I just got an email from Matt Yglesias saying that he is leaving his Slow Boring Substack to take up a job at DecisionHQ. So, it’s time for me to have my final say on a dispute that has been going at a fairly slow pace.
A couple of weeks ago, Matt put up a post (really a Substack newsletter, but I still think in blog terms), headlined Polarization is a choice with the subtitle, “Political elites justify polarizing decisions with self-fulfilling prophesies”
I responded with a snarky but (I thought) self-explanatory note, saying “Peak both sidesism here. Republicans want to overthrow US democracy, while Democrats stubbornly insist on keeping it. Surely there is some middle ground to be found here ”
A few days ago, Matt came back to ask “I’m curious what actual things the article says you believe are wrong. You clearly didn’t like it since you choose to mischaracterize it in a mean-spirited way, but I’m not sure what you didn’t like about it.”
So, here’s my response.
I start from the position that the Republican Party is an extreme-right party, comparable to Fidesz in Hungary, which its intellectual leaders much admire. It’s anti-democratic, racist and dominated by delusional claims and conspiracy theories encompassing just about everything.
The far-right positioning of the US isn’t new. It’s been developing over at least thirty years, notably since the launch of Fox News. But the rise of Trump has crystallised the transition from a more-or-less normal rightwing party to an organisation of the far-right.
By contrast, the Democratic party is a moderate party of the centre and centre-left: even members perceived as leftwing in the US context, such as Sanders and AOC would be unremarkable centre-leftists elsewhere.
This shift has cost the Republicans some political support. From being the unchallenged majority party in the 1980s, they have become a minority, which has accelerated their shift to anti-democratic positions. But they still command the support of nearly half of American voters, and, within that half, the majority is committed to Trump personally, and to positions that can fairly be described as fascist.
In this context, what can we make of an article headlined “Polarization is a choice: Political elites justify polarizing decisions with self-fulfilling prophesies”. My brief and snarky response was “Peak both sidesism here. Republicans want to overthrow US democracy, while Democrats stubbornly insist on keeping it. Surely there is some middle ground to be found here ”
I don’t see how my claim of both-sidesism can be denied here. The headline refers to “Political elites”, with no suggestion that one side bears more of the blame than the other (except that “elites”, while presumably intended neutrally here, is widely taken as rightwing code for “educated people we don’t like”). The article is entirely consistent with this reading. Republicans and Democrats alike are praised for compromise, and criticised for pursuing the policies preferred by their activist supporters. In this context, Trump’s actions in office are explicitly compared with the moderate reforms proposed by Biden on taking office (the Jan 6 insurrection is not mentioned).

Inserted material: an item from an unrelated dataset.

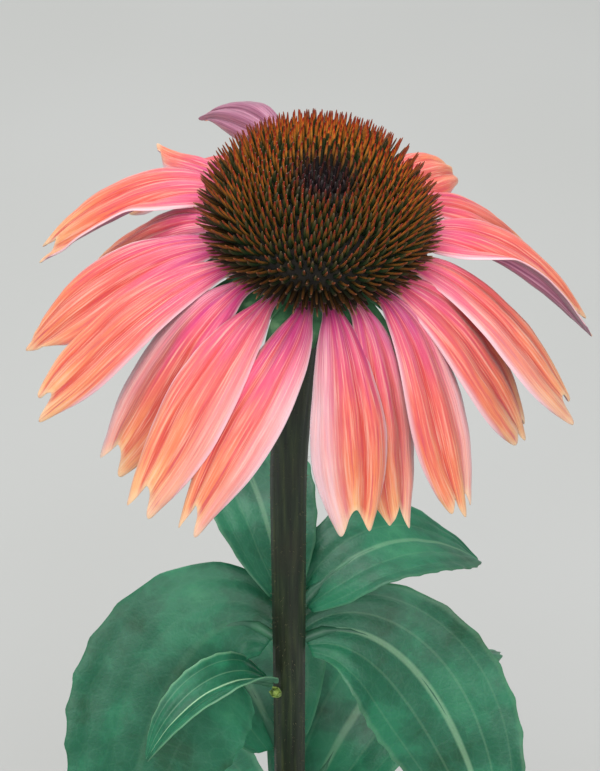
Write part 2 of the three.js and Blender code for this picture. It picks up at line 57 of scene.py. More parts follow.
def linear(code):
    """An sRGB hex colour as linear red, green, blue and alpha."""
    values = [int(code[k:k + 2], 16) / 255 for k in (1, 3, 5)]
    return [v / 12.92 if v <= 0.04045 else ((v + 0.055) / 1.055) ** 2.4 for v in values] + [1.0]


def add_node(tree, kind, inputs, stops=None, **settings):
    """A shader node with its settings. An input is a value, or another node's output that feeds it."""
    node = tree.nodes.new("ShaderNode" + kind)
    for name, value in settings.items():
        setattr(node, name, value)
    if stops:
        ramp = node.color_ramp
        ramp.interpolation = "EASE"
        while len(ramp.elements) > 1:
            ramp.elements.remove(ramp.elements[-1])
        ramp.elements[0].position, ramp.elements[0].color = stops[0][0], linear(stops[0][1])
        for place, code in stops[1:]:
            ramp.elements.new(place).color = linear(code)
    for socket, value in inputs.items():
        if isinstance(value, bpy.types.NodeSocket):
            tree.links.new(value, node.inputs[socket])
        else:
            node.inputs[socket].default_value = value
    return node


def new_material(name):
    """An empty material, and its tree of nodes."""
    material = bpy.data.materials.new(name)
    material.use_nodes = True
    material.node_tree.nodes.clear()
    return material, material.node_tree


def surfaced(tree, inputs):
    """Ends a material with its surface, whose inputs are values or the outputs of other nodes."""
    shader = add_node(tree, "BsdfPrincipled", inputs)
    add_node(tree, "OutputMaterial", {"Surface": shader.outputs["BSDF"]})


def object_place(tree):
    """Where a point lies in its piece, in metres, so that patterns keep their real size."""
    return add_node(tree, "TexCoord", {}).outputs["Object"]


def noise_at(place, scale, detail=2.0, roughness=0.5):
    """A soft noise from 0 to 1 over a place, made in the tree that the place belongs to."""
    noise = add_node(place.id_data, "TexNoise", {
        "Vector": place, "Scale": scale, "Detail": detail, "Roughness": roughness})
    return noise.outputs["Fac"]


def ramped(value, stops):
    """A value as a colour, by its place among these stops."""
    return add_node(value.id_data, "ValToRGB", {"Fac": value}, stops=stops).outputs["Color"]


def ranged(value, start, end, low, high, smooth=False):
    """A value from start to end as one from low to high, and held there outside."""
    range_node = add_node(value.id_data, "MapRange", {
        "Value": value, "From Min": start, "From Max": end, "To Min": low, "To Max": high},
        interpolation_type="SMOOTHSTEP" if smooth else "LINEAR")
    return range_node.outputs["Result"]


def mixed(share, first, second):
    """The first colour, with a share of 0 to 1 of the second one over it, which may be a hex colour."""
    second = linear(second) if isinstance(second, str) else second
    return add_node(share.id_data, "Mix", {0: share, 6: first, 7: second}, data_type="RGBA").outputs[2]


def maths(operation, *values):
    """One sum over another node's output and more outputs or values."""
    return add_node(values[0].id_data, "Math", dict(enumerate(values)), operation=operation).outputs[0]


def relief(height, strength, distance, under=None, invert=False):
    """Bumps by a height, over the bumps under them where there are any."""
    inputs = {"Height": height, "Strength": strength, "Distance": distance}
    if under:
        inputs["Normal"] = under
    return add_node(height.id_data, "Bump", inputs, invert=invert).outputs["Normal"]


def polar(turn, reach=1, height=0):
    """A place at this angle in radians round the upright axis, this far out and this high."""
    return Vector((reach * math.cos(turn), reach * math.sin(turn), height))


def select_only(*pieces):
    """Leaves object mode with these pieces selected and the first one active."""
    if bpy.context.object and bpy.context.object.mode != "OBJECT":
        bpy.ops.object.mode_set(mode="OBJECT")
    bpy.ops.object.select_all(action="DESELECT")
    for piece in pieces:
        piece.select_set(True)
    bpy.context.view_layer.objects.active = pieces[0]


def named(name):
    """The object that the last operator made, under its own name."""
    piece = bpy.context.object
    piece.name = name
    piece.data.name = name
    return piece


def primitive(name, operator, **settings):
    """A new primitive under its own name, made with nothing else selected."""
    bpy.ops.object.select_all(action="DESELECT")
    operator(**settings)
    return named(name)


def edit_all():
    """Enters edit mode with every vertex of the active piece selected."""
    bpy.ops.object.mode_set(mode="EDIT")
    bpy.ops.mesh.select_all(action="SELECT")


def edit_done():
    """Goes back to object mode."""
    bpy.ops.object.mode_set(mode="OBJECT")


def resized(value, centre=(0, 0, 0)):
    """Scales what is selected in edit mode, away from this point."""
    bpy.ops.transform.resize(value=value, center_override=centre)


def moved(x, y, z):
    """Moves what is selected in edit mode by this many mm."""
    bpy.ops.transform.translate(value=(x * MM, y * MM, z * MM))


def raised(rings, unit=MM):
    """Draws the selected face on through its rings of (centre, radius), and ends the body there."""
    for (here, before), (there, after) in zip(rings, rings[1:]):
        bpy.ops.mesh.extrude_region_move()
        bpy.ops.transform.translate(value=[(b - a) * unit for a, b in zip(here, there)])
        resized((after / before, after / before, 1), [part * unit for part in there])
    bpy.ops.mesh.select_all(action="SELECT")
    bpy.ops.mesh.normals_make_consistent(inside=False)
    edit_done()


def thrown(name, outline, sides):
    """A round closed body, raised ring by ring through its outline of (radius, height) in mm."""
    radius, height = outline[0]
    piece = primitive(name, bpy.ops.mesh.primitive_circle_add, vertices=sides, radius=radius * MM,
                      fill_type="NGON", location=(0, 0, height * MM))
    bpy.ops.object.transform_apply(location=True)
    edit_all()
    raised([((0, 0, high), wide) for wide, high in outline])
    return piece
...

Similarly, “polarization” is an inherently symmetrical metaphor, with the clear implication of an undesirable move away from a neutral or middle-ground position, defined by the views of the median voter. And here we come to a point which, I think, is at the core of our disagreement.

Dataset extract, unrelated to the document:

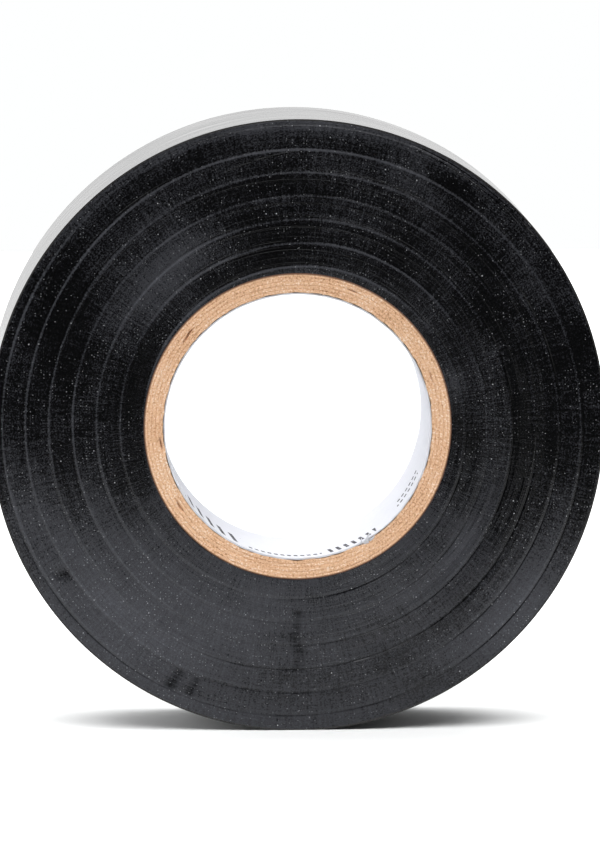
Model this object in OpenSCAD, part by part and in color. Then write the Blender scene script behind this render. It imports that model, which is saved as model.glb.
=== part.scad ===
// Roll of PVC electrical tape standing on its edge.
// The roll's axis lies along Y, its front face looks towards -Y, and the origin is the bore's centre.
// Angles are measured anticlockwise from +X, as seen from the front.
// One strip is wound inwards from its tip, so every layer of it follows a spiral of one tape thickness a turn.

/* [Roll] */
// Outside diameter of the full roll, over the strip's tip
roll_d = 74.4; // [66:0.1:90]
// Width of the tape and length of the core
tape_w = 19; // [12:0.5:50]
// Width of the flat that the roll's weight presses into its last turn, where it stands
rest_flat = 4; // [2:0.5:5]

/* [Core] */
// Diameter of the open bore, inside the liner
bore_d = 32; // [25:0.5:36]
// Outside diameter of the paperboard core
core_d = 37.2; // [36.8:0.1:44]
// Thickness of the printed paper liner
liner_t = 0.2; // [0.1:0.05:0.4]

/* [Tape] */
// Thickness of the PVC backing film
film_t = 0.13; // [0.1:0.01:0.2]
// Thickness of the adhesive coat on the film's inner side
adhesive_t = 0.048; // [0.03:0.001:0.08]
// Height of the step at each feed mark that the slitting knife leaves on the cut faces
feed_step = 0.08; // [0:0.01:0.2]

/* [Free end] */
// Angle where the strip's tip lies
tip_angle = 5; // [0:1:20]
// Angle that the loose tail covers, from its peel line to its tip
tail_sweep = 60; // [40:5:80]
// Gap between the lifted tail and the turn under it
tail_gap = 0.1; // [0.06:0.01:0.2]

/* [Colours] */
// Colour of the backing film
film_colour = "#18181a";
// Colour of the adhesive coat
adhesive_colour = "#26221e";
// Colour of the chipboard
board_colour = "#cfa47a";
// Colour of the printed paper
paper_colour = "#f2f2f0";

/* [Hidden] */
$fn = 180;

// Chipboard plies in the core's wall, one node each
plies = 5;
// Rings that the feed marks divide the winding into, one node each; the outermost is half a feed wide
rings = 7;
// Short lengths that the tail bends in, one film node and one adhesive node each
tail_lengths = 5;

tape_t = film_t + adhesive_t;
half_w = tape_w / 2;
tip_r = roll_d / 2;
core_r = core_d / 2;
ply_inner_r = bore_d / 2 + liner_t;
ply_t = (core_r - ply_inner_r) / plies;
feed = (tip_r - tape_t - core_r) / (rings - 0.5);

// The spiral starts a little before the tip, where the turn under the tail comes to the surface
seam_angle = tip_angle - 1;
peel_angle = tip_angle + tail_sweep;
length_sweep = tail_sweep / tail_lengths;

// Depth of each layer boundary under the strip's outer surface
film_top = 0;
film_bottom = film_t;
coat_bottom = tape_t;

// Height of the flat that the roll stands on: the chord of the strip's lower arc
rest_z = -sqrt(pow(tip_r - 3 / 4 * tape_t, 2) - pow(rest_flat / 2, 2));

// Lengths that reach past the roll, for cutting
spare = 5;
reach = roll_d;

// Outer radius of ring k, where the spiral feed mark is at its mean
function ring_r(k) = core_r + feed * k;

// Turns a shape drawn about Z upright, with its +Z end facing the front
module stand() {
    rotate([90, 0, 0])
        children();
}

// A plain tube, as wide as the tape
module tube(inner_r, outer_r) {
    stand()
        rotate_extrude()
            translate([inner_r, -half_w])
                square([outer_r - inner_r, tape_w]);
}

// Half of the space around the axis: side 0 runs anticlockwise from the seam, side 1 is the rest
module half_space(side) {
    rotate([0, 0, seam_angle + 180 * side])
        translate([-reach, 0, -reach])
            cube([2 * reach, reach, 2 * reach]);
}

// A disc whose edge is a spiral: it starts at the seam and drops one tape thickness in a turn.
// Each half turn is an arc of its own, and the two centres lie on the line between the halves.
module spiral_disc(start_r, half_length) {
    for (side = [0, 1])
        intersection() {
            half_space(side);
            rotate([0, 0, seam_angle])
                translate([(1 - 2 * side) * tape_t / 4, 0, -half_length])
                    cylinder(r = start_r - (1 + 2 * side) * tape_t / 4, h = 2 * half_length);
        }
}

// The spiral layer of one turn between two depths under the strip's outer surface
module spiral_layer(top, bottom, lift) {
    difference() {
        spiral_disc(tip_r + lift - top, half_w);
        spiral_disc(tip_r + lift - bottom, half_w + spare);
    }
}

// A wedge around the axis that starts at one angle and covers a sweep of at most 180 degrees
module wedge(start, sweep) {
    rotate([0, 0, start])
        translate([0, 0, -reach])
            rotate_extrude(angle = sweep)
                square([reach, 2 * reach]);
}

// A ring of the wound strip: each cut face is slightly conical, from one feed mark to the next
module ring_body(inner_r, outer_r) {
    rotate_extrude()
        polygon([
            [inner_r, -half_w - feed_step / 2],
            [outer_r, -half_w + feed_step / 2],
            [outer_r, half_w + feed_step / 2],
            [inner_r, half_w - feed_step / 2]
        ]);
}

module core_liner() {
    color(paper_colour)
        tube(bore_d / 2, ply_inner_r);
}

module core_ply(k) {
    color(board_colour)
        tube(ply_inner_r + (k - 1) * ply_t, ply_inner_r + k * ply_t);
}

module winding(k) {
    color(film_colour)
        stand()
            if (k == rings)
                intersection() {
                    ring_body(ring_r(k - 1), tip_r);
                    spiral_disc(tip_r - tape_t, half_w + spare);
                }
            else
                ring_body(ring_r(k - 1), ring_r(k));
}

// Everything below the flat that the roll stands on
module floor_cut() {
    translate([-reach, rest_z - reach, -reach])
        cube([2 * reach, reach, 2 * reach]);
}

// The last turn of the strip, from the peel line round to the place where it passes under the tip
module outer_turn(top, bottom) {
    stand()
        difference() {
            spiral_layer(top, bottom, 0);
            wedge(seam_angle, peel_angle - seam_angle);
            floor_cut();
        }
}

module outer_turn_film() {
    color(film_colour)
        outer_turn(film_top, film_bottom);
}

module outer_turn_adhesive() {
    color(adhesive_colour)
        outer_turn(film_bottom, coat_bottom);
}

// One short length of the loose tail, counted from the peel line to the tip
module tail_length(k, top, bottom) {
    stand()
        intersection() {
            spiral_layer(top, bottom, tail_gap);
            wedge(peel_angle - k * length_sweep, length_sweep);
        }
}

module tail_film(k) {
    color(film_colour)
        tail_length(k, film_top, film_bottom);
}

module tail_adhesive(k) {
    color(adhesive_colour)
        tail_length(k, film_bottom, coat_bottom);
}

core_liner();
core_ply(1);  // core_ply_1
core_ply(2);  // core_ply_2
core_ply(3);  // core_ply_3
core_ply(4);  // core_ply_4
core_ply(5);  // core_ply_5
winding(1);  // winding_1
winding(2);  // winding_2
winding(3);  // winding_3
winding(4);  // winding_4
winding(5);  // winding_5
winding(6);  // winding_6
winding(7);  // winding_7
outer_turn_film();
outer_turn_adhesive();
tail_film(1);  // tail_film_1
tail_film(2);  // tail_film_2
tail_film(3);  // tail_film_3
tail_film(4);  // tail_film_4
tail_film(5);  // tail_film_5
tail_adhesive(1);  // tail_adhesive_1
tail_adhesive(2);  // tail_adhesive_2
tail_adhesive(3);  // tail_adhesive_3
tail_adhesive(4);  // tail_adhesive_4
tail_adhesive(5);  // tail_adhesive_5
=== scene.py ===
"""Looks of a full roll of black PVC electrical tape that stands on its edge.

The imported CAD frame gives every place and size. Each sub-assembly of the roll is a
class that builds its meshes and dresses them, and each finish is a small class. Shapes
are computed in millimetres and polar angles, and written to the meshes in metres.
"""

import sys

import logging
import math
from dataclasses import dataclass, field
from enum import Enum

import bmesh
import bpy
import numpy as np
from mathutils import Matrix, Vector


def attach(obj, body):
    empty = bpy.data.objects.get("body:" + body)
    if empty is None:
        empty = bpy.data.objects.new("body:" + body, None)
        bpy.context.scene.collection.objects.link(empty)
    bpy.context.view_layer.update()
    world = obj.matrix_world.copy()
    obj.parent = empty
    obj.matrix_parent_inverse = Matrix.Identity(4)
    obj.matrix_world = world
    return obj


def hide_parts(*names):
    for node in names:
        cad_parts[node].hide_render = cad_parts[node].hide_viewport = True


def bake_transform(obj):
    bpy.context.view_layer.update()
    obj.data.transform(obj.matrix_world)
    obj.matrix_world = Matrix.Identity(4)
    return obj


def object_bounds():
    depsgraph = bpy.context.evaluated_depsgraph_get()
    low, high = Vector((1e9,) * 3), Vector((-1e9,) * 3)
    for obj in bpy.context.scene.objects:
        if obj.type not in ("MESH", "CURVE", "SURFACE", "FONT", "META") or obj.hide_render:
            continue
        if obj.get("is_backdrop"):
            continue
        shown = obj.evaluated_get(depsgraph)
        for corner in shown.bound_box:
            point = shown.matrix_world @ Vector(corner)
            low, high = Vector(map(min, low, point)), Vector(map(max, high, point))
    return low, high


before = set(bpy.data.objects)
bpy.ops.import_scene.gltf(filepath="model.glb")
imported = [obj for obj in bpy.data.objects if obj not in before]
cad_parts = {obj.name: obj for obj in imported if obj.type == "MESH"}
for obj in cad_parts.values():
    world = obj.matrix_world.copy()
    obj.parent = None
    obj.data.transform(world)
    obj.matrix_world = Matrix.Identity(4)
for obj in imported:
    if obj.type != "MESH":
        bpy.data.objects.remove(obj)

LOG = logging.getLogger("tape_roll")
MM = 0.001
FULL_TURN = 2 * math.pi
# A spin is made of fewer steps, each of which is then divided, because that is quicker
SPIN_SHARE = 4
# Typical index of refraction of plasticised PVC
VINYL_IOR = 1.53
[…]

Matt’s argument, stated in the headline, is that political polarization results from the choices of political professionals to position their parties further away from the views of the median US voter (which are implicitly assumed to be moderate and sensible). In reality, the far-right radicalisation of the Republican party has involved a series of self-reinforcing interactions between Republican voters and activists and the Republican political-intellectual-media class. The core of this dynamic is the interaction between voters (particularly Republican primary voters) and the rightwing media, starting with Fox and extending to Alex Jones, Newsmax and Stormfront.
The intellectual and political classes have mostly followed rather than led, with the old establishment gradually replaced by delusional extremists of various kinds.
To sum up: an analysis of the US political scene that starts from the assumption that it involves a contest for the middle ground between two normal political parties, is fundamentally wrong. It’s less plausible even than the Republican mirror image of the view I’ve presented, in which it’s the Democrats who are plotting to end democracy and establish socialism. That view is crazy, but as long as you are willing to assume that anything you see or read from outside the Fox/QAnon bubble is part of the plot, it’s internally consistent.
Since I started writing this, I’ve been made aware of the 2025 Project, where the intention to establish a permanent rightwing dictatorship is about as clear as it can possibly be. To me, at least, its pretty clear where the “polarisation” is coming from.